SL: It started because I went to a comics conference with a friend, Nicola Streeten, and it was frustrating to see all-male lineups on the panels. (It is better now but it still happens!) I was looking for a reading group about comics, and the one I went to was interested in zombies, and I wasn’t so interested in zombies. So Nicola and I decided to set something up, and it’s just been amazing. It’s expanded massively. There are about eighty people attending London branch every month. There are four branches around the UK as well as Ireland, San Francisco, Chicago. It’s open to men, it’s just run by women. There are three speakers at each event, and lots of time for discussion and questions and informal networking. It’s run in a way to make it informative and friendly. The academic world can be quite critical, hierarchical, and patriarchal, and we definitely needed an environment that’s none of that. At the beginning you get a cup of tea and a piece of cake, and at break you get tea and cake, and it just changes the environment to make it much more democratic and inclusive. If you went to a university lecture, you wouldn’t get that atmosphere.
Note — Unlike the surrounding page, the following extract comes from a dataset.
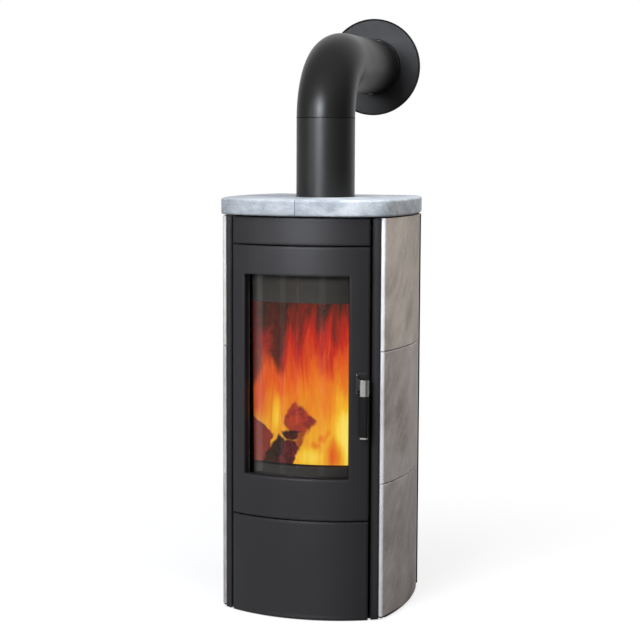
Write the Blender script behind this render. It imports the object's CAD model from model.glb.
import math
import random

import bmesh
import bpy
from mathutils import Euler, Matrix, Vector, noise


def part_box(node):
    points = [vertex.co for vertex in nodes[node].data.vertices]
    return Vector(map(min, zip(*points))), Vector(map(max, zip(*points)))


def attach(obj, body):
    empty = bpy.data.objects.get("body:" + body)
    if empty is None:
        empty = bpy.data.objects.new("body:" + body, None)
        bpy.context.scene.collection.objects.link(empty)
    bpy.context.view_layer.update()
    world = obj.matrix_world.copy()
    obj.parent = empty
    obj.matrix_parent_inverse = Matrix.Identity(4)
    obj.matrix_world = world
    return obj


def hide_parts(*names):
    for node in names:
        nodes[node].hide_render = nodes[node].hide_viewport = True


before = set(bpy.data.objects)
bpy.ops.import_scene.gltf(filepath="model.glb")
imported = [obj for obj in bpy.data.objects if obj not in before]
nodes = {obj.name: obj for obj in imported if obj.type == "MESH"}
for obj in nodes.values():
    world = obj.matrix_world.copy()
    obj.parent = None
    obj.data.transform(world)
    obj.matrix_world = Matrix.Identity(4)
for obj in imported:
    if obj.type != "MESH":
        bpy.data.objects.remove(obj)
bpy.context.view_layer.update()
scene = bpy.context.scene
scene.view_settings.view_transform = "Standard"

MM = 0.001
METRE = 1000.0
WHITE = (1.0, 1.0, 1.0)


# Camera: the photograph's view (metres and degrees)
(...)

DD: If someone is not familiar with Jewish women’s autobiographical comics, where would you recommend they start to learn more?

SL: Laydeez do Comics has got a blog, and it’s a great resource and has links to people’s books and websites. It’s a great way of seeing how much is going on at the moment. If you go to the Graphic Details website, you can see all the artists in the show and they have so many brilliant comics. I just taught a course at JW3, the new Jewish Community Centre in London about Jews and comics, and I was able to introduce people to so many works they’d never seen before. What was really wonderful was to then receive all the comics the students made in response to what they’d seen. That was beautiful, a really great experience.